The scale takes values of territoriality through a positive sign and of functionality through a negative sign, with most of the variation limited to the range between +1 and −1. The analysis yields meaningful results and confirms the validity of the method. The words the algorithm associates with the scale align with our theoretical expectations. Appendix Table A1 in Appendix 1 lists the twenty words most frequently associated with each of the two sets of seed words. Together with Appendix Figure A1, this association clearly indicates that our model is valid as the most functional and territorial words reflect the concepts we intend to measure. In addition, we replicated the model by dropping each seed word consecutively.
Results from this robustness test are reported in Appendix 2 (Appendix Figure A2). The exercise illustrates that our results remain stable, even if we remove individual words. 14 This is also illustrated by the very high correlation of polarity scores between the original model and the model with omitted seed words, presented in Appendix Table A2. This exercise also points to the fact that the omission of none of the seed words is consequential in our results, nor that a word (such as “inequality,” a rather functional concept) may have a meaning relating to both poles.
Model Performance Statistics.
The results of the validation test in Table 2 show that our trained LSS model had a good performance – its accuracy was slightly higher than that of comparable analyses in Trubowitz and Watanabe (2021). As these authors point out, discrepancies between human and machine classifications are to be expected, especially with complex categories, such as territoriality and functionality in a historical context. While humans make use of their historical knowledge to classify news articles, machine learning models rely solely on the words that appear in the text. This means that compared to a machine learning model, humans have more information to form their judgements of any given news article. Despite these differences, the F1-score indicates that the model’s scores are accurate, which demonstrates that this method is a valid way of measuring cleavages over time.
For the topic-based analysis that we use to test which types of politicization drive the process of globalization, we organized the articles into six distinct categories. These categories encompass cultural, economic, military, political, social, and sports-related topics. To create subsets of articles within these categories, we employed specific dictionaries designed to detect and classify articles according to these topics. 17 The dictionary filters were only applied after running the LSS model on the entire corpus.

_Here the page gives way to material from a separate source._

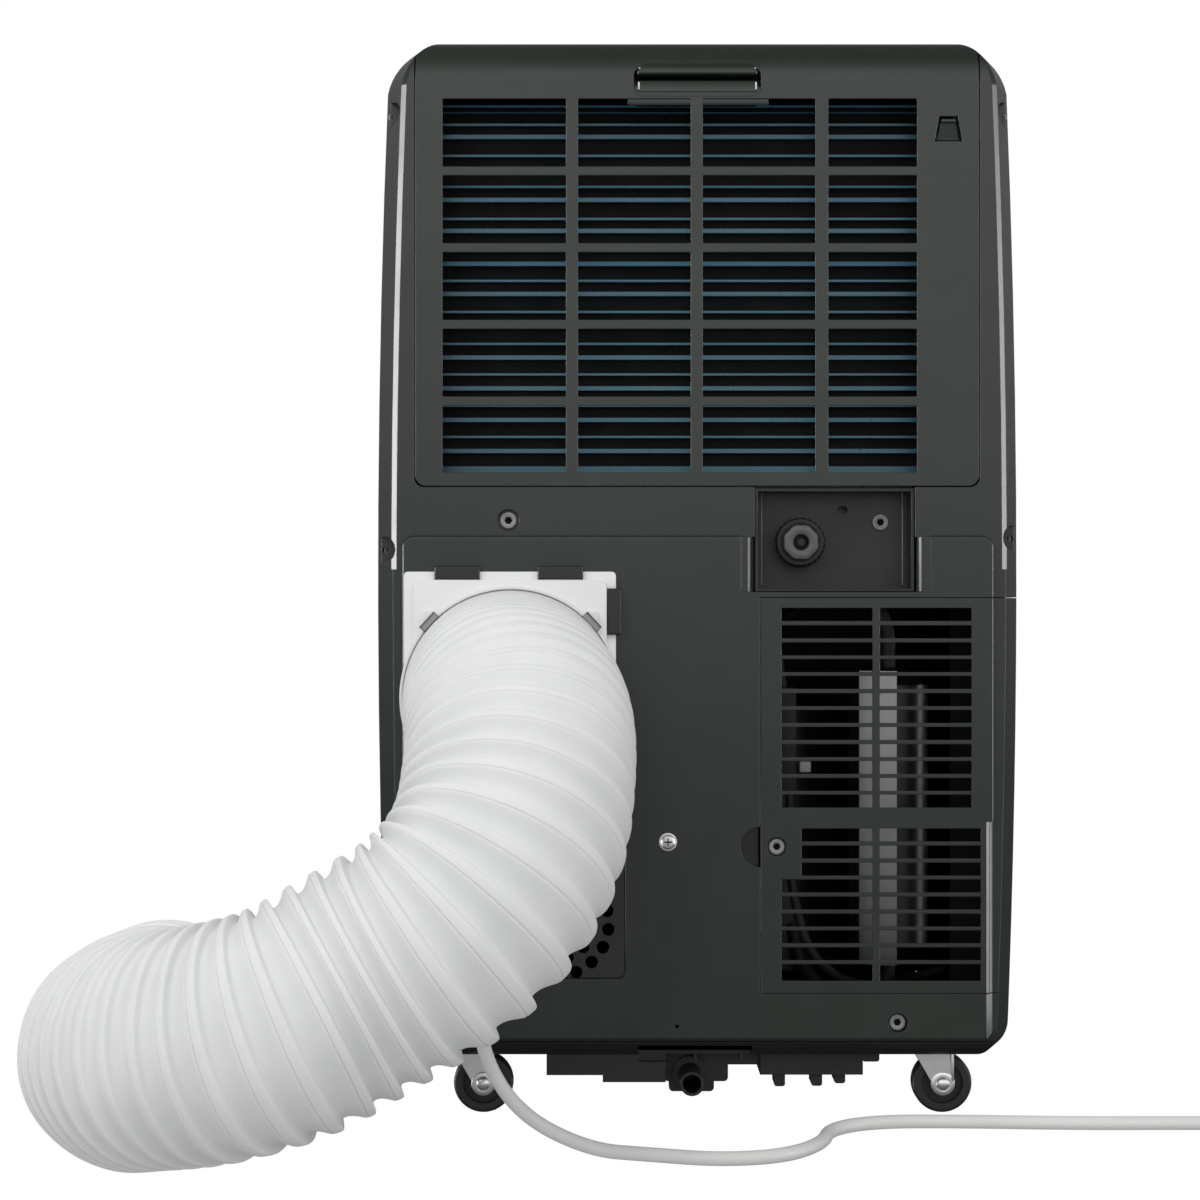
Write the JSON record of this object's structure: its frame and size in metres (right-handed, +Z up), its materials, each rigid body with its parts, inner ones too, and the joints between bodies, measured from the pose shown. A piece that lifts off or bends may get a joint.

Trends in the Globalization of Politics
The Globalization of Politics After World War II
The main result of the analysis appears in Figure 4. The period between the middle of the 19th century and the present day is marked by a trend of de-territorialization in the framing of global cleavages present in the discourse of The Economist’s editorials and news articles. The interpolation curve clearly moves from the upper half of the graph, where territoriality is high, to its lower half, where territoriality is replaced by functionality.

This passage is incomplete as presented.